Provide only the number of lines in the data below that contain the string "frame".

▶ Dataset section:
^^^^

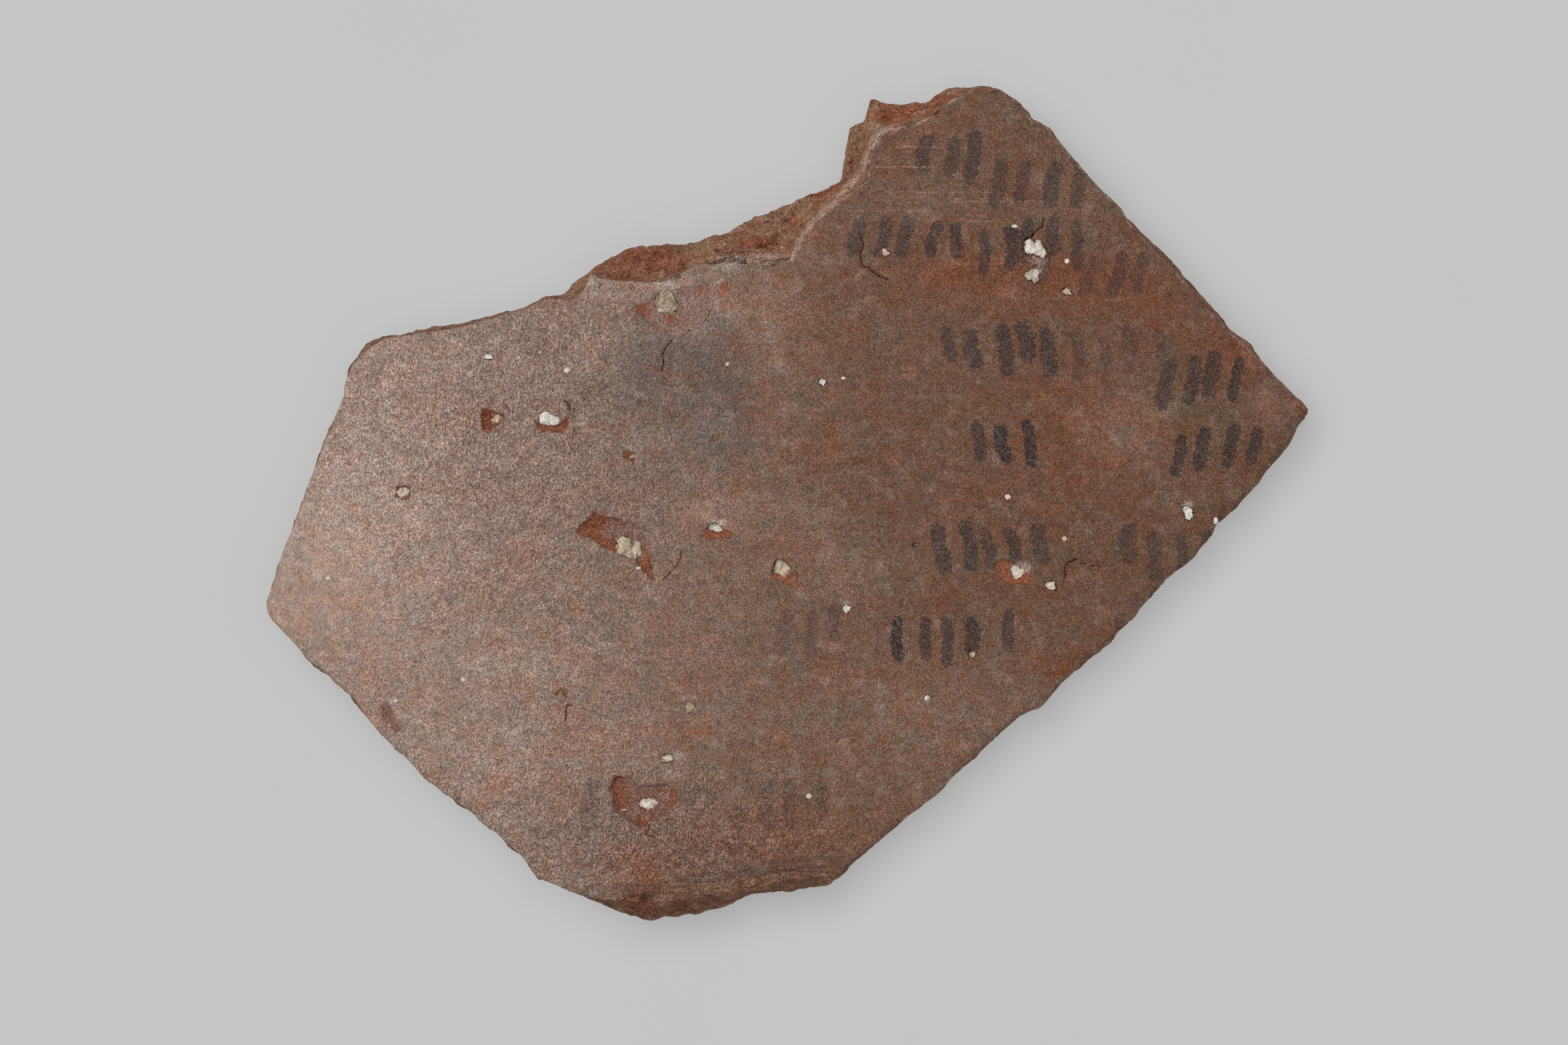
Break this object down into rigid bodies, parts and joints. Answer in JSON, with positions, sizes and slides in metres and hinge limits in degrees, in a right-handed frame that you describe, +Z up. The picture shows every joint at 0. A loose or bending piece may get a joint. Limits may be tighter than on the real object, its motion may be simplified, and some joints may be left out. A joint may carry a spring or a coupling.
{
  "type": "ostracon",
  "caption": "Thick broken jar sherd kept as a writing surface, with faded ink strokes on its curved outer skin and lime grains seated in the clay.",
  "frame": {"origin": "middle of the sherd's box, on the surface that it rests on", "axes": "+X along the sherd's width, +Y along the jar's wheel axis, +Z up out of the outer skin"},
  "size_m": [0.1004, 0.0806, 0.0192],
  "materials": {
    "clay": "matt fired clay, sandy and worn",
    "lime": "chalky and matt"
  },
  "bodies": {
    "root": {"sherd_body": "clay", "lime_grain_01": "lime", "lime_grain_02": "lime", "lime_grain_03": "lime", "lime_grain_04": "lime", "lime_grain_05": "lime", "lime_grain_06": "lime", "lime_grain_07": "lime", "lime_grain_08": "lime", "lime_grain_09": "lime", "lime_grain_10": "lime", "lime_grain_11": "lime", "lime_grain_12": "lime", "lime_grain_13": "lime", "lime_grain_14": "lime", "lime_grain_15": "lime", "lime_grain_16": "lime", "lime_grain_17": "lime", "lime_grain_18": "lime", "lime_grain_19": "lime", "lime_grain_20": "lime", "lime_grain_21": "lime", "lime_grain_22": "lime", "lime_grain_23": "lime"}
  },
  "joints": []
}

^^^^

▶ Exercise result: 2